Object modeling scripts:
[Start]

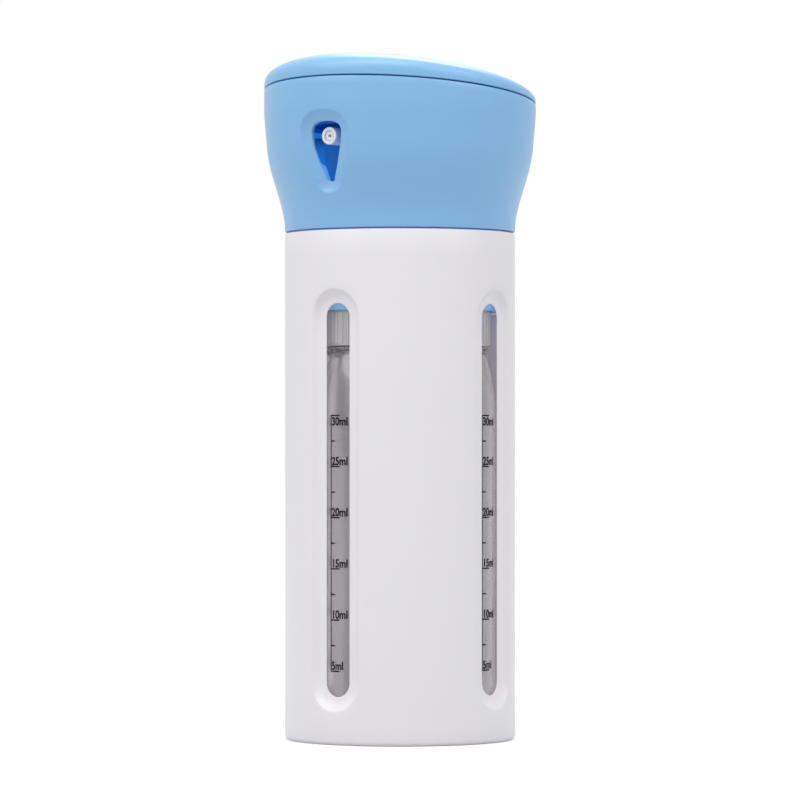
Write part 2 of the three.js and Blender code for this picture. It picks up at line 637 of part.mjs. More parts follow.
function cover() {
  const above = SEAM_HEIGHT + RIM_RADIUS
  const inside = underDome(skirtInner, RIM_GAP - COVER_WALL, COVER_SKIRT_BOTTOM - MERGE)
  const rim = underDome(RIM_RADIUS, RIM_GAP, COVER_SKIRT_BOTTOM).intersect(aboveSeam(RIM_GAP))
  const skirt = solid(ring(skirtInner, skirtOuter, COVER_SKIRT_BOTTOM, above, ROUND_LARGE))
  const guide = solid(ring(guideRadius, lipBore + GUIDE_WALL, guideBottom, above, ROUND_LARGE))
  const belowDome = underDome(RIM_RADIUS, RIM_GAP - COVER_WALL / 2, guideBottom - MERGE)
  const walls = skirt.add(guide).intersect(belowDome)
  const keyways = keyBar(BUTTON_GAP, guideBottom - MERGE, lipTop + BUTTON_GAP)
  const lipRoom = cylinder(lipBore, guideBottom - MERGE, lipTop + BUTTON_GAP).add(keyways)
  const well = cylinder(guideRadius, guideBottom - CUT_PAST, above)
  return rim.subtract(inside).add(walls).subtract(lipRoom).subtract(well)
}

// A shallow round bowl in the button's top, square to the dome there
function fingerDish() {
  const crown = COVER_HEIGHT * domeShare(0)
  const tilt = Math.atan(SEAM_SLOPE + crown * COVER_TAPER)
  const bowl = [0, 0.4, 0.75, 1].map((share) => [DISH_RADIUS * share, DISH_DEPTH * (share ** 2 - 1)])
  const shape = turned([...bowl, [DISH_RADIUS, DISH_DEPTH], [0, DISH_DEPTH]], ROUND_BOTTLE)
  return solid(shape.rotateX(-tilt).translate(0, 0, SEAM_HEIGHT + RIM_GAP + crown))
}

function pressButton() {
  const bore = BUTTON_RADIUS - BUTTON_WALL
  const above = SEAM_HEIGHT + RIM_RADIUS
  const body = underDome(RIM_RADIUS, RIM_GAP, BUTTON_BOTTOM).intersect(cylinder(BUTTON_RADIUS, 0, above))
  const underside = underDome(RIM_RADIUS, RIM_GAP - BUTTON_TOP_WALL, BUTTON_BOTTOM - MERGE)
  const hollow = underside.intersect(cylinder(bore, 0, above))
  const lip = solid(ring(bore, lipRadius, BUTTON_BOTTOM, lipTop, ROUND_LARGE))
  const keys = keyBar(0, BUTTON_BOTTOM, lipTop).subtract(cylinder(bore, 0, above))
  const presser = cylinder(PRESSER_RADIUS, ACTUATOR_TOP + PRESSER_GAP, above, ROUND_SMALL)
    .translate([0, -bottleOffset, 0])
  const boss = cylinder(COLUMN_RADIUS, BOSS_BOTTOM, above, ROUND_SMALL)
    .add(cylinder(PIN_RADIUS, BOSS_BOTTOM - PIN_HEIGHT, above, ROUND_TINY))
  const posts = presser.add(boss).intersect(underDome(RIM_RADIUS, RIM_GAP - BUTTON_TOP_WALL / 2, 0))
  return body.subtract(hollow).add(lip).add(keys).add(posts).subtract(fingerDish())
}

function buttonSpring() {
  const low = COLUMN_TOP + SEAT_GAP
  return solid(coil(RETURN_RADIUS, RETURN_WIRE, low, BOSS_BOTTOM - SEAT_GAP, RETURN_TURNS))
}

const assembly = new THREE.Group()

function place(name, body, finish, turn = 0, offset = 0) {
  const mesh = new THREE.Mesh(geometryOf(body), finish)
  mesh.name = name
  mesh.rotation.z = turn
  mesh.position.set(offset * Math.sin(turn), -offset * Math.cos(turn), 0)
  assembly.add(mesh)
}

place('sleeve', sleeve(), whiteAbs)
place('carrier', carrier(), blueAbs)
place('head_shell', headShell(), blueAbs)
place('cover', cover(), blueAbs)
place('press_button', pressButton(), blueAbs)
place('button_spring', buttonSpring(), springSteel)

const stations = [
  ['bottle', bottle(), clearPet],
  ['closure', closure(), naturalPp],
  ['gasket', gasket(), siliconeRubber],
  ['pump_housing', pumpHousing(), naturalPp],
  ['valve_ball', valveBall(), springSteel],
  ['dip_tube', dipTube(), naturalPp],
  ['piston_stem', pistonStem(), whitePp],
  ['pump_spring', pumpSpring(), springSteel],
  ['collar', collar(), whitePp],
  ['actuator', actuator(), whitePp],
]
for (let station = 0; station < BOTTLES; station += 1) {
  for (const [name, body, finish] of stations) {
    place(`${name}_${station + 1}`, body, finish, station * QUARTER, bottleOffset)
  }
}

export default assembly
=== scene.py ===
"""Travel dispenser bottle: four pump bottles in a windowed sleeve under a turning head."""

import math

import bmesh
import bpy
from mathutils import Matrix, Vector


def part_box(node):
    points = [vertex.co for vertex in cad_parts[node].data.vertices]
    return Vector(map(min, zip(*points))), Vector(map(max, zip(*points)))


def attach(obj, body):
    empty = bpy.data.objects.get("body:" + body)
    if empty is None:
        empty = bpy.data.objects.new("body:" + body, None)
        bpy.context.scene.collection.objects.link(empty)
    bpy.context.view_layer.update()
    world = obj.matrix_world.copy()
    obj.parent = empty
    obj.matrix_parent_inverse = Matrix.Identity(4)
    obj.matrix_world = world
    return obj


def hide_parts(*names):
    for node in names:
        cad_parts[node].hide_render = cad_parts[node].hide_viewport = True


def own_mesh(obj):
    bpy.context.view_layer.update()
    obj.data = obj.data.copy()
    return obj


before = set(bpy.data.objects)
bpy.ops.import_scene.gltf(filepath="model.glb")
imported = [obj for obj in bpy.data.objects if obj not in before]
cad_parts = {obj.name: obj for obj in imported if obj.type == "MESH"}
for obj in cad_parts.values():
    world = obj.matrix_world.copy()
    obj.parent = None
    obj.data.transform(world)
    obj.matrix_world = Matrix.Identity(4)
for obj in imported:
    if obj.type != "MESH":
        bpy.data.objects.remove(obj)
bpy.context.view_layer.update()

bl_info = {
    "name": "Travel Dispenser Bottle",
    "version": (1, 0, 0),
    "blender": (4, 5, 0),
    "location": "View3D > Sidebar > Dispenser",
    "description": "Builds a travel dispenser with four pump bottles under a turning head",
    "category": "Object",
}

MM = 0.001
BOTTLES = 4

# Sizes in millimetres, in the frame's own axes: the outlet looks along -Y

SLEEVE_BORE = 28.7
SLEEVE_FLOOR = 4.0
FOOT_RECESS = 2.0
FOOT_WIDTH = 3.4
SEAM_GAP = 0.4
RIM_RADIUS = 36.3
RIM_HEIGHT = 166.2
FLARE = (35.65, 159.0)  # radius and height where the flare's curve ends
SEAM_HEIGHT = 170.8  # on the axis
SEAM_SLOPE = 0.098  # rise for each millimetre towards the outlet
COVER_HEIGHT = 5.6
COVER_TAPER = 0.0125  # share that the dome gains for each millimetre towards the outlet
BOTTLE_OFFSET = 16.65  # of each bottle's axis from the middle
BOTTLE_RADIUS = 11.6
BUTTON_BOTTOM = 167.4

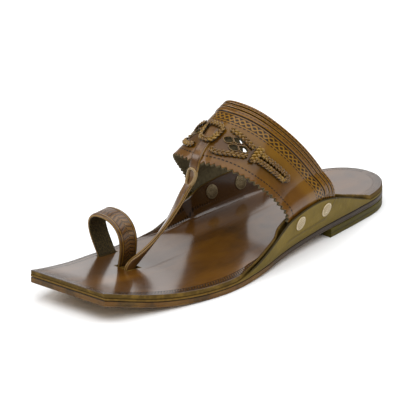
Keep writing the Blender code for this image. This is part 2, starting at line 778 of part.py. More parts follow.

[End]

◆ What is asked:
Copy out the whole listing exactly; please set it all down.

◆ Response for this exercise:
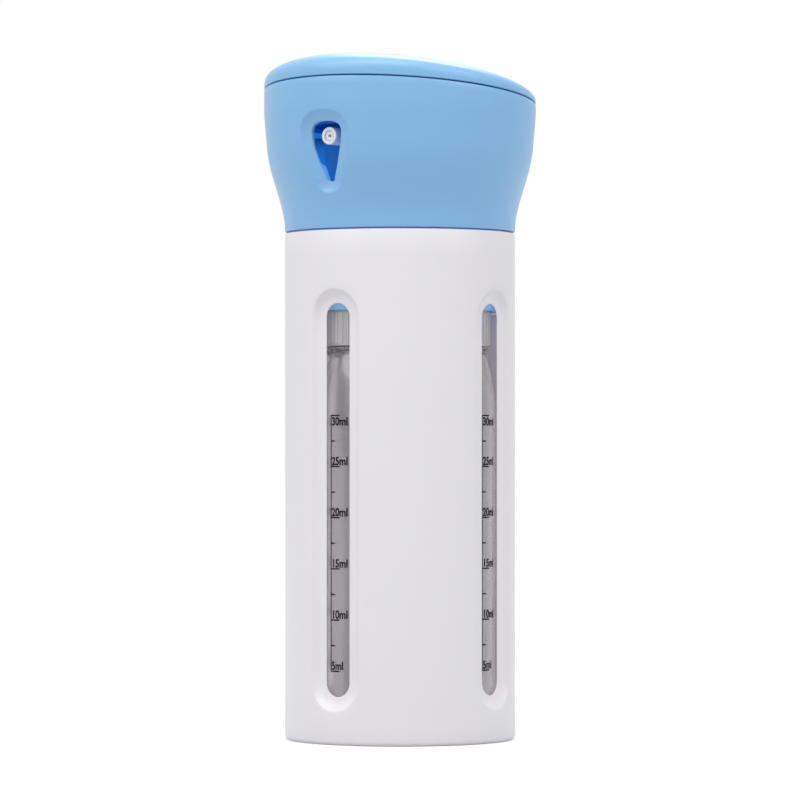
Write part 2 of the three.js and Blender code for this picture. It picks up at line 637 of part.mjs. More parts follow.
function cover() {
  const above = SEAM_HEIGHT + RIM_RADIUS
  const inside = underDome(skirtInner, RIM_GAP - COVER_WALL, COVER_SKIRT_BOTTOM - MERGE)
  const rim = underDome(RIM_RADIUS, RIM_GAP, COVER_SKIRT_BOTTOM).intersect(aboveSeam(RIM_GAP))
  const skirt = solid(ring(skirtInner, skirtOuter, COVER_SKIRT_BOTTOM, above, ROUND_LARGE))
  const guide = solid(ring(guideRadius, lipBore + GUIDE_WALL, guideBottom, above, ROUND_LARGE))
  const belowDome = underDome(RIM_RADIUS, RIM_GAP - COVER_WALL / 2, guideBottom - MERGE)
  const walls = skirt.add(guide).intersect(belowDome)
  const keyways = keyBar(BUTTON_GAP, guideBottom - MERGE, lipTop + BUTTON_GAP)
  const lipRoom = cylinder(lipBore, guideBottom - MERGE, lipTop + BUTTON_GAP).add(keyways)
  const well = cylinder(guideRadius, guideBottom - CUT_PAST, above)
  return rim.subtract(inside).add(walls).subtract(lipRoom).subtract(well)
}

// A shallow round bowl in the button's top, square to the dome there
function fingerDish() {
  const crown = COVER_HEIGHT * domeShare(0)
  const tilt = Math.atan(SEAM_SLOPE + crown * COVER_TAPER)
  const bowl = [0, 0.4, 0.75, 1].map((share) => [DISH_RADIUS * share, DISH_DEPTH * (share ** 2 - 1)])
  const shape = turned([...bowl, [DISH_RADIUS, DISH_DEPTH], [0, DISH_DEPTH]], ROUND_BOTTLE)
  return solid(shape.rotateX(-tilt).translate(0, 0, SEAM_HEIGHT + RIM_GAP + crown))
}

function pressButton() {
  const bore = BUTTON_RADIUS - BUTTON_WALL
  const above = SEAM_HEIGHT + RIM_RADIUS
  const body = underDome(RIM_RADIUS, RIM_GAP, BUTTON_BOTTOM).intersect(cylinder(BUTTON_RADIUS, 0, above))
  const underside = underDome(RIM_RADIUS, RIM_GAP - BUTTON_TOP_WALL, BUTTON_BOTTOM - MERGE)
  const hollow = underside.intersect(cylinder(bore, 0, above))
  const lip = solid(ring(bore, lipRadius, BUTTON_BOTTOM, lipTop, ROUND_LARGE))
  const keys = keyBar(0, BUTTON_BOTTOM, lipTop).subtract(cylinder(bore, 0, above))
  const presser = cylinder(PRESSER_RADIUS, ACTUATOR_TOP + PRESSER_GAP, above, ROUND_SMALL)
    .translate([0, -bottleOffset, 0])
  const boss = cylinder(COLUMN_RADIUS, BOSS_BOTTOM, above, ROUND_SMALL)
    .add(cylinder(PIN_RADIUS, BOSS_BOTTOM - PIN_HEIGHT, above, ROUND_TINY))
  const posts = presser.add(boss).intersect(underDome(RIM_RADIUS, RIM_GAP - BUTTON_TOP_WALL / 2, 0))
  return body.subtract(hollow).add(lip).add(keys).add(posts).subtract(fingerDish())
}

function buttonSpring() {
  const low = COLUMN_TOP + SEAT_GAP
  return solid(coil(RETURN_RADIUS, RETURN_WIRE, low, BOSS_BOTTOM - SEAT_GAP, RETURN_TURNS))
}

const assembly = new THREE.Group()

function place(name, body, finish, turn = 0, offset = 0) {
  const mesh = new THREE.Mesh(geometryOf(body), finish)
  mesh.name = name
  mesh.rotation.z = turn
  mesh.position.set(offset * Math.sin(turn), -offset * Math.cos(turn), 0)
  assembly.add(mesh)
}

place('sleeve', sleeve(), whiteAbs)
place('carrier', carrier(), blueAbs)
place('head_shell', headShell(), blueAbs)
place('cover', cover(), blueAbs)
place('press_button', pressButton(), blueAbs)
place('button_spring', buttonSpring(), springSteel)

const stations = [
  ['bottle', bottle(), clearPet],
  ['closure', closure(), naturalPp],
  ['gasket', gasket(), siliconeRubber],
  ['pump_housing', pumpHousing(), naturalPp],
  ['valve_ball', valveBall(), springSteel],
  ['dip_tube', dipTube(), naturalPp],
  ['piston_stem', pistonStem(), whitePp],
  ['pump_spring', pumpSpring(), springSteel],
  ['collar', collar(), whitePp],
  ['actuator', actuator(), whitePp],
]
for (let station = 0; station < BOTTLES; station += 1) {
  for (const [name, body, finish] of stations) {
    place(`${name}_${station + 1}`, body, finish, station * QUARTER, bottleOffset)
  }
}

export default assembly
=== scene.py ===
"""Travel dispenser bottle: four pump bottles in a windowed sleeve under a turning head."""

import math

import bmesh
import bpy
from mathutils import Matrix, Vector


def part_box(node):
    points = [vertex.co for vertex in cad_parts[node].data.vertices]
    return Vector(map(min, zip(*points))), Vector(map(max, zip(*points)))


def attach(obj, body):
    empty = bpy.data.objects.get("body:" + body)
    if empty is None:
        empty = bpy.data.objects.new("body:" + body, None)
        bpy.context.scene.collection.objects.link(empty)
    bpy.context.view_layer.update()
    world = obj.matrix_world.copy()
    obj.parent = empty
    obj.matrix_parent_inverse = Matrix.Identity(4)
    obj.matrix_world = world
    return obj


def hide_parts(*names):
    for node in names:
        cad_parts[node].hide_render = cad_parts[node].hide_viewport = True


def own_mesh(obj):
    bpy.context.view_layer.update()
    obj.data = obj.data.copy()
    return obj


before = set(bpy.data.objects)
bpy.ops.import_scene.gltf(filepath="model.glb")
imported = [obj for obj in bpy.data.objects if obj not in before]
cad_parts = {obj.name: obj for obj in imported if obj.type == "MESH"}
for obj in cad_parts.values():
    world = obj.matrix_world.copy()
    obj.parent = None
    obj.data.transform(world)
    obj.matrix_world = Matrix.Identity(4)
for obj in imported:
    if obj.type != "MESH":
        bpy.data.objects.remove(obj)
bpy.context.view_layer.update()

bl_info = {
    "name": "Travel Dispenser Bottle",
    "version": (1, 0, 0),
    "blender": (4, 5, 0),
    "location": "View3D > Sidebar > Dispenser",
    "description": "Builds a travel dispenser with four pump bottles under a turning head",
    "category": "Object",
}

MM = 0.001
BOTTLES = 4

# Sizes in millimetres, in the frame's own axes: the outlet looks along -Y

SLEEVE_BORE = 28.7
SLEEVE_FLOOR = 4.0
FOOT_RECESS = 2.0
FOOT_WIDTH = 3.4
SEAM_GAP = 0.4
RIM_RADIUS = 36.3
RIM_HEIGHT = 166.2
FLARE = (35.65, 159.0)  # radius and height where the flare's curve ends
SEAM_HEIGHT = 170.8  # on the axis
SEAM_SLOPE = 0.098  # rise for each millimetre towards the outlet
COVER_HEIGHT = 5.6
COVER_TAPER = 0.0125  # share that the dome gains for each millimetre towards the outlet
BOTTLE_OFFSET = 16.65  # of each bottle's axis from the middle
BOTTLE_RADIUS = 11.6
BUTTON_BOTTOM = 167.4

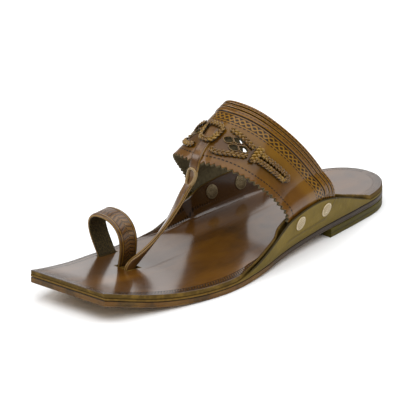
Keep writing the Blender code for this image. This is part 2, starting at line 778 of part.py. More parts follow.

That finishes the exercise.